I wondered the same thing when I contacted Central Hobbies and YS Performance and was told it gummed up and effected the silicon parts in the YS regulator. Since they are the sales/repair depot and have been at it forever I figure they have an idea what they are talking about. The team from Japan had a factory mechanic and he stated the same thing. Caster Synthetic blend was not good for the parts in the regulator.

Yes and those engines that run large ratios of nitromethane are purpose built to do so. Standard built engines, which our model engines are, run best with a methanol/nitro mix. With no mechanical overdrive to pack more air/oxygen into the cylinder a saturation point is reached and no amount of extra fuel/nitro will make more hp. Even the supercharged drag racers end up pumping raw fuel out the exhaust that is what you see as flames coming out the headers. Unburnt fuel. Our little compression timed engines have no timing adjustments, cams and cam timing is fixed. I doubt there is much advantage if any after 30 to 40% nitro.

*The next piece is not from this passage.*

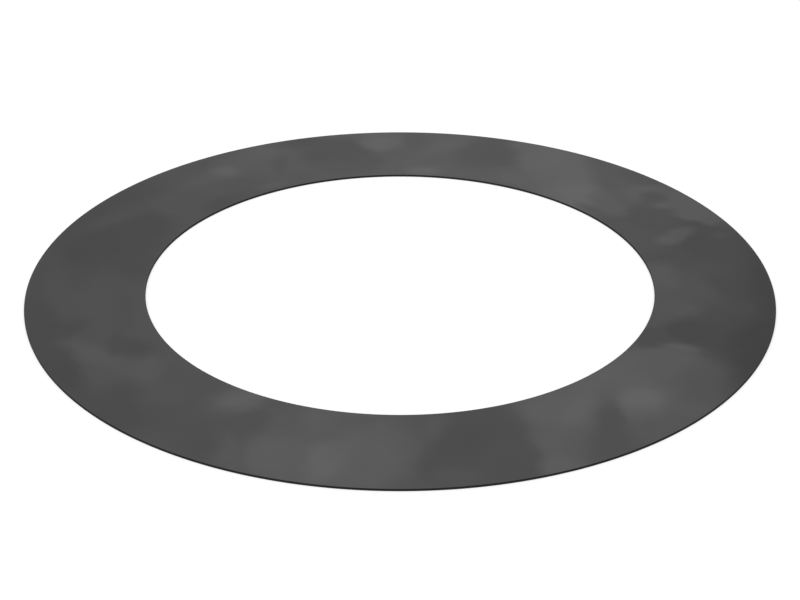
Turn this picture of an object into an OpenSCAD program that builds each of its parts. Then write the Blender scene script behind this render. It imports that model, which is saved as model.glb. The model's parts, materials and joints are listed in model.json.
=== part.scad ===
// Flat steel shim: a thin ring punched from cold-rolled strip and tumbled, so that its edges are just broken.
// It lies on the plane z = 0, with its axis on Z. All sizes are in millimetres.

/* [Ring] */
// Outside diameter, which sits in a housing or under a bearing's outer race
outer_d = 66; // [52:0.5:120]
// Bore, which passes over the shaft
bore_d = 45; // [10:0.5:50]
// Thickness of the strip, the size that a shim is chosen by
thickness = 0.2; // [0.1:0.05:1]

/* [Edges] */
// Radius that tumbling leaves on the punched edges of both faces
edge_r = 0.03; // [0.01:0.005:0.045]

/* [Hidden] */
// Steps in a full turn, of the ring and of a corner's arc
$fn = 144;
edge_steps = 24;
outer_r = outer_d / 2;
bore_r = bore_d / 2;
land_w = outer_r - bore_r;

// Section of the ring, from the bore to the rim, with its four corners rounded to true arcs.
module ring_section() {
    translate([bore_r + edge_r, 0])
        square([land_w - 2 * edge_r, thickness]);
    translate([bore_r, edge_r])
        square([land_w, thickness - 2 * edge_r]);
    for (corner_x = [bore_r + edge_r, outer_r - edge_r], corner_z = [edge_r, thickness - edge_r])
        translate([corner_x, corner_z])
            circle(r = edge_r, $fn = edge_steps);
}

// The whole shim: one solid, turned about Z.
module shim() {
    color("dimgray")
        rotate_extrude()
            ring_section();
}

shim();
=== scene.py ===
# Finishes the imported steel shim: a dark steel ring, faintly clouded with its own mottling and with
# painted reflection, that lies on a pale floor.
import json
import math

import bmesh
import bpy
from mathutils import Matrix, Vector


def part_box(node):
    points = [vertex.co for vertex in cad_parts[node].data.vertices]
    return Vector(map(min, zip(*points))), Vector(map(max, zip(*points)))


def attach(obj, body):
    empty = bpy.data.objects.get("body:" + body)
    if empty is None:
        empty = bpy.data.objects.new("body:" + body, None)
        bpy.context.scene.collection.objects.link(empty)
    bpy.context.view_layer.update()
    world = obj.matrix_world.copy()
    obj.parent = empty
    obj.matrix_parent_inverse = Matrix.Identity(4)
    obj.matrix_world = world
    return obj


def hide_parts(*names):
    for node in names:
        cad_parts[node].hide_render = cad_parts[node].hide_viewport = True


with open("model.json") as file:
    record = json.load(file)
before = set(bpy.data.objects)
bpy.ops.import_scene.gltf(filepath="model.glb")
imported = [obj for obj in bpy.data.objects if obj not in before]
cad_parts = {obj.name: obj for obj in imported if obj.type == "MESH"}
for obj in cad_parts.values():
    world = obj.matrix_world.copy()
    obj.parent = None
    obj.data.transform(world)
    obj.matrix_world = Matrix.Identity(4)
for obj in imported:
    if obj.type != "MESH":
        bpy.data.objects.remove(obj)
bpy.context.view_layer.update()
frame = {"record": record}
millimetre = 0.001
scene = bpy.context.scene
mountSizes = {mount["name"]: mount["dims"] for mount in frame["record"]["mounts"]}


class Wire:
    # One output of a shader node. Sums, differences and products of wires add Math nodes.
    def __init__(self, tree, output=None):
        self.tree = tree
        self.output = output

    def node(self, kind, inputs=None, output=0, stops=(), **settings):
        made = self.tree.nodes.new(kind)
        for name, value in settings.items():
            setattr(made, name, value)
        for i, (position, colour) in enumerate(stops):  # of a ramp, which is made with two
            elements = made.color_ramp.elements
            element = elements[i] if i < len(elements) else elements.new(position)
            element.position = position
            element.color = colour
        for name, value in (inputs or {}).items():
            if isinstance(value, Wire):
                self.tree.links.new(value.output, made.inputs[name])
            else:
                made.inputs[name].default_value = value
        return Wire(self.tree, made.outputs[output] if made.outputs else None)

    def maths(self, operation, first, second):
        return self.node("ShaderNodeMath", {0: first, 1: second}, operation=operation)

    def __add__(self, other):
        return self.maths("ADD", self, other)

    def __radd__(self, other):
        return self.maths("ADD", other, self)

    def __sub__(self, other):
        return self.maths("SUBTRACT", self, other)

    def __rsub__(self, other):
        return self.maths("SUBTRACT", other, self)

    def __mul__(self, other):
        return self.maths("MULTIPLY", self, other)

    def __rmul__(self, other):
        return self.maths("MULTIPLY", other, self)


def newMaterial(name):
    material = bpy.data.materials.new(name)
    material.use_nodes = True
    material.node_tree.nodes.clear()
    return material, Wire(material.node_tree)


def plainColour(value):
    return (value, value, value, 1)


def linearGrey(level):
    # A picture's grey level, from 0 to 255, as the shader's own linear value
    share = level / 255
    return share / 12.92 if share <= 0.04045 else ((share + 0.055) / 1.055) ** 2.4


# Camera, at the photograph's angle. It looks at a point on the floor in front of the ring's centre.
photoCamera = {
    "lens": 89.42,  # mm
    "sensorWidth": 36,  # mm
    "aimAhead": 3.11,  # mm from the ring's axis towards the camera
    "distance": 174.1,  # mm from the aim
    "lookDown": 28.45,  # degrees below the horizon
    "clip": (0.01, 50),  # metres
}


def addCamera(settings):
    data = bpy.data.cameras.new("photoCamera")
    data.lens = settings["lens"]
    data.sensor_width = settings["sensorWidth"]
    data.clip_start, data.clip_end = settings["clip"]
    down = math.radians(settings["lookDown"])
    aim = Vector((0, -settings["aimAhead"], 0))
    back = Vector((0, -math.cos(down), math.sin(down)))  # from the aim to the camera
    camera = bpy.data.objects.new("photoCamera", data)
    camera.location = (aim + back * settings["distance"]) * millimetre
    camera.rotation_euler = (math.pi / 2 - down, 0, 0)
    scene.collection.objects.link(camera)
    scene.camera = camera


addCamera(photoCamera)
print("camera placed")


# Ring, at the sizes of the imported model
ring = {
    "outerRadius": mountSizes["rim"]["r_mm"],
    "boreRadius": mountSizes["bore"]["r_mm"],
    "wallHeight": mountSizes["bore"]["length_mm"],  # the straight wall between the rounded edges
    "steps": 480,  # round the ring
    "edgeSegments": 6,  # across each rounded edge
    "flatNormal": 0.9999,  # the upright part of a normal, above which its face is on a flat side
    "surfaces": ("upperFace", "lowerFace", "punchedWallWithShade"),  # the ring's materials, in their order
}


def addSection(mesh, settings):
    # The ring's section, a thin upright rectangle, with its four corners bevelled to arcs
    low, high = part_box("shim")
    thickness = high.z - low.z
    edgeRadius = (thickness - settings["wallHeight"] * millimetre) / 2
    inner = settings["boreRadius"] * millimetre
    outer = settings["outerRadius"] * millimetre
    places = ((outer, thickness), (inner, thickness), (inner, 0), (outer, 0))
    corners = [mesh.verts.new((x, 0, z)) for x, z in places]
    for i, corner in enumerate(corners):
        mesh.edges.new((corners[i - 1], corner))
    bmesh.ops.bevel(
        mesh, geom=corners, offset=edgeRadius, offset_type="OFFSET", affect="VERTICES",
        segments=settings["edgeSegments"], profile=0.5, material=-1,
    )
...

My opinion only.
You could not mix RC fuel without carbon being present, it's what happens during combustion that matters.

I could believe that regulator can be gummed up from castor oil, but there is no reason why it should chemically affect any silicone parts.

If comparing larger engine, the only difference between a nitromethan feed engine and others are the ignition that's pretty stout on those.
The stoichiometric ratio doesn't change just because the engine changes in size or a blower is added.
With short exhaust like on a dragster, many gasoline or methanol engines will also spit flames. But most of what's seen on a Top Fuel dragster is hydrogen burning after the pressure has separated water.
They don't run any variable valve timing on those engines either, would be more then a handful to get that to work on one of those engines.
If you add more energy to a combustion, something is bound to happen.